À l'indépendance de l'État algérien, lors de la « crise de l’été 1962 »[11], opposant le GPRA de Ben Khedda et le bureau politique du FLN, Ferhat Abbas rallie le 16 juillet les partisans de Ben Bella, tout en désapprouvant le principe de parti unique retenu par le programme du congrès de Tripoli[12]. Il succède à Abderrahmane Farès, président de l'Exécutif provisoire, et devient le président, élu par 155 voix contre 36 blancs ou nuls, de la première assemblée nationale constituante (ANC) fixée le 20 septembre. Le 25 septembre 1962, il proclame la naissance de la République algérienne démocratique et populaire[13].

Militant démocrate

Il quitte ses fonctions le 15 septembre 1963 suite à son profond désaccord avec la politique de « soviétisation » de l'Algérie par Ahmed Ben Bella dénonçant « son aventurisme et son gauchisme effréné »[14] qui l'exclura du FLN et l'emprisonnera à Adrar dans le Sahara la même année.
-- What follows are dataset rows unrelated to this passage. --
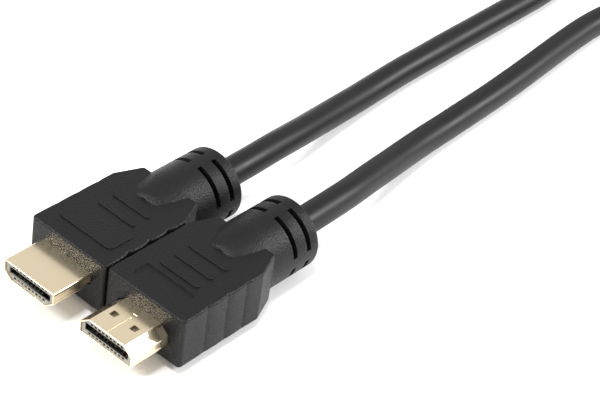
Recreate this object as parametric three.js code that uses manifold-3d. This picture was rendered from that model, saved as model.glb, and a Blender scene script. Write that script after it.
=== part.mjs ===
// An audio and video cable with a flat plug of the same kind on each end, in millimetres, +Z up.
// The two plugs lie side by side: plug A with the wide side of its metal shell up, plug B turned
// over. Their shells point to -Y and the cord leaves them towards +Y. The rest of the cord lies
// behind them in a flat hank with two ties.
import * as THREE from 'three';
import { mergeVertices } from 'three/addons/utils/BufferGeometryUtils.js';
import Module from 'manifold-3d';

const wasm = await Module();
wasm.setup();

// Driving dimensions.
const shellWidth = 13.9;
const shellHeight = 4.45;
const shellNarrow = 9.3;
const shellSide = 2.6;
const shellWall = 0.3;
const shellCorner = 0.55;
const shellReach = 9.8;
const shellInside = 5;
const seat = 0.3;
const through = 1;

const notchLong = 1.9;
const notchFrom = 5;
const notchTop = 1.65;
const notchRound = 0.5;
const latchSize = 1.5;
const latchApart = 5.4;
const latchBack = 5;

const insulatorGap = 0.1;
const insulatorRecess = 0.5;
const slotWidth = 11.4;
const slotHeight = 1.7;
const slotDepth = 7;
const slotLift = 0.15;
const lipThick = 0.15;
const lipDepth = 0.5;
const windowHeight = 0.45;
const windowDepth = 1.2;
const pinPitch = 1;
const pinWidth = 0.42;
const pinThick = 0.3;
const pinLength = 6.2;
const pinGap = 0.1;
const pinStep = 0.35;
const pinsWide = 10;
const pinsNarrow = 9;

const bodyWidth = 20.5;
const bodyHeight = 11.8;
const bodyStraight = 22;
const bodyLength = 28.3;
const bodyTaper = 2.6;
const bodyEdge = 0.35;
const bodyCorner = 0.9;
const padHeight = 0.25;
const barLength = 10;
const barWidth = 1.2;
const barCorner = 0.55;
const barsWide = [13.2, 17.2];
const barsNarrow = [9.4, 13.2, 17.2];
const panelWidth = 14.6;
const panelFrom = 4.2;
const panelTo = 11.1;
const panelCorner = 1.3;
const recessWidth = 12.8;
const recessFrom = 3;
const recessTo = 7.1;
const recessCorner = 0.4;
const scoopRadius = 1.7;
const scoopDepths = { right: { wide: 0.5, narrow: 0.06 }, left: { wide: 0.1, narrow: 0.26 } };
const scoopPlaces = [6.8, 12.4, 17.6];

const reliefRadius = 7.9;
const reliefFront = 20.9;
const reliefNose = 6.4;
const reliefNoseEdge = 0.4;
const reliefShoulder = 23.1;
const reliefShoulderRadius = 6.95;
const reliefFull = 28.6;
const reliefSwell = 2.4;
const reliefSwellStep = 0.25;
const reliefEnd = 42;
const reliefEdge = 0.7;
const slitPlaces = [34.8, 38.8];
const slitWidth = 1.2;
const slitAngle = 72 * Math.PI / 180;
const slitCore = 4.4;

const plugGap = 0.3;
const plugALead = 0.3;

const cordRadius = 3.2;
const hankBend = 25.6;
const hankCentre = -7.9;
const hankNear = 227;
const hankStraight = 42;
const hankMouth = 26;
const hankSlack = 5;
const tieThick = 0.8;
const tieWide = 4;

// Places that follow from them.
const originBack = (reliefEnd - shellReach - plugALead) / 2;
const plugCentre = (bodyWidth + plugGap) / 2;
const cordExit = reliefEnd - originBack + seat;
const cordWidth = 2 * cordRadius;
const hankBase = tieThick + seat;
const hankRun = hankBend + cordWidth;
const hankOuter = hankRun + cordRadius;
const hankEntry = hankNear - hankMouth - seat;
const hankInner = hankBend - cordRadius;

const black = new THREE.MeshStandardMaterial({ color: 0x262628, roughness: 0.62, metalness: 0 });
const jacket = new THREE.MeshStandardMaterial({ color: 0x1d1d1f, roughness: 0.42, metalness: 0 });
const plated = new THREE.MeshStandardMaterial({ color: 0xe3cfa0, roughness: 0.24, metalness: 1 });
const inner = new THREE.MeshStandardMaterial({ color: 0x6f6d66, roughness: 0.5, metalness: 0 });
const tip = new THREE.MeshStandardMaterial({ color: 0xe8c873, roughness: 0.2, metalness: 1 });
const tieBlack = new THREE.MeshStandardMaterial({ color: 0x141415, roughness: 0.5, metalness: 0 });

// A three.js geometry as a solid that can be cut and joined.
function solid(geometry) {
  const bare = geometry.clone();
  bare.deleteAttribute('normal');
  bare.deleteAttribute('uv');
  const merged = mergeVertices(bare, 1e-5);
  return new wasm.Manifold(new wasm.Mesh({
    numProp: 3,
    vertProperties: new Float32Array(merged.attributes.position.array),
    triVerts: new Uint32Array(merged.index.array),
  }));
}

// The solid as a three.js geometry again.
function geometryOf(body) {
  const mesh = body.getMesh();
  const geometry = new THREE.BufferGeometry();
  geometry.setAttribute('position', new THREE.BufferAttribute(mesh.vertProperties, 3));
  geometry.setIndex(new THREE.BufferAttribute(mesh.triVerts, 1));
  geometry.computeVertexNormals();
  return geometry;
}

function named(name, geometry, material) {
  const mesh = new THREE.Mesh(geometry, material.clone());
  mesh.name = name;
  return mesh;
}

// Each side of a convex outline, listed anticlockwise, moved inwards by a distance.
function inset(points, distance) {
  const lines = points.map((a, i) => {
    const b = points[(i + 1) % points.length];
    const along = b.clone().sub(a).normalize();
    const inward = new THREE.Vector2(-along.y, along.x);
    return { at: a.clone().addScaledVector(inward, distance), along };
  });
  return lines.map((line, i) => {
    const before = lines[(i + lines.length - 1) % lines.length];
    const cross = before.along.cross(line.along);
    const gap = line.at.clone().sub(before.at);
    return before.at.clone().addScaledVector(before.along, gap.cross(line.along) / cross);
  });
}

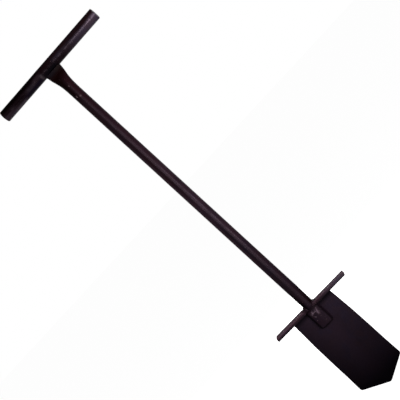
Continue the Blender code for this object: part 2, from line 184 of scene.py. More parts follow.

Il est libéré en mai 1965, à la veille du putsch du 19 juin par Houari Boumédiène.

Retiré de la vie politique, mais toujours militant et fervent démocrate, il rédige avec Ben Youcef Ben Khedda, Hocine Lahouel, ex-secrétaire général du PPA-MTLD, et Mohamed Kheireddine, ex-membre du CNRA, en mars 1976, un « Appel au peuple algérien »[15], réclamant des mesures urgentes de démocratisation et dénonçant « le pouvoir personnel » et la Charte Nationale élaborée par Boumédiène. Il est alors une nouvelle fois assigné à résidence jusqu’au 13 juin 1978. En 1980, il publie ses mémoires dans Autopsie d’une guerre puis, en 1984, dans L’Indépendance confisquée, virulente dénonciation de la corruption et de la bureaucratie, qui régnait alors en Algérie, engendraient par les régimes successifs de Ben Bella et Boumédiène[7]. Il est décoré au nom du président alors en exercice, Chadli Bendjedid, le 30 octobre 1984, de la médaille du résistant dans sa villa du quartier de Kouba. Ferhat Abbas est mort à Alger le 24 décembre 1985. Il est enterré au Carré des martyrs du cimetière El Alia d'Alger.


Œuvres

Le Jeune Algérien. La Jeune Parque, Paris, 1931 [réédition Garnier, 1981. Le Jeune Algérien : 1930. De la colonie vers la province. (suivie de) Rapport au maréchal Pétain : Avril 1941. (ISBN 2705003584)].
J’accuse l’Europe. Libération, Alger, 1944.
Guerre et révolution I : La nuit coloniale. Julliard, Paris, 1962.
Autopsie d'une guerre : L’aurore. Garnier, Paris, 1980 (ISBN 2705002901).
L'indépendance confisquée. Flammarion, Paris, 1984 (ISBN 2080647180).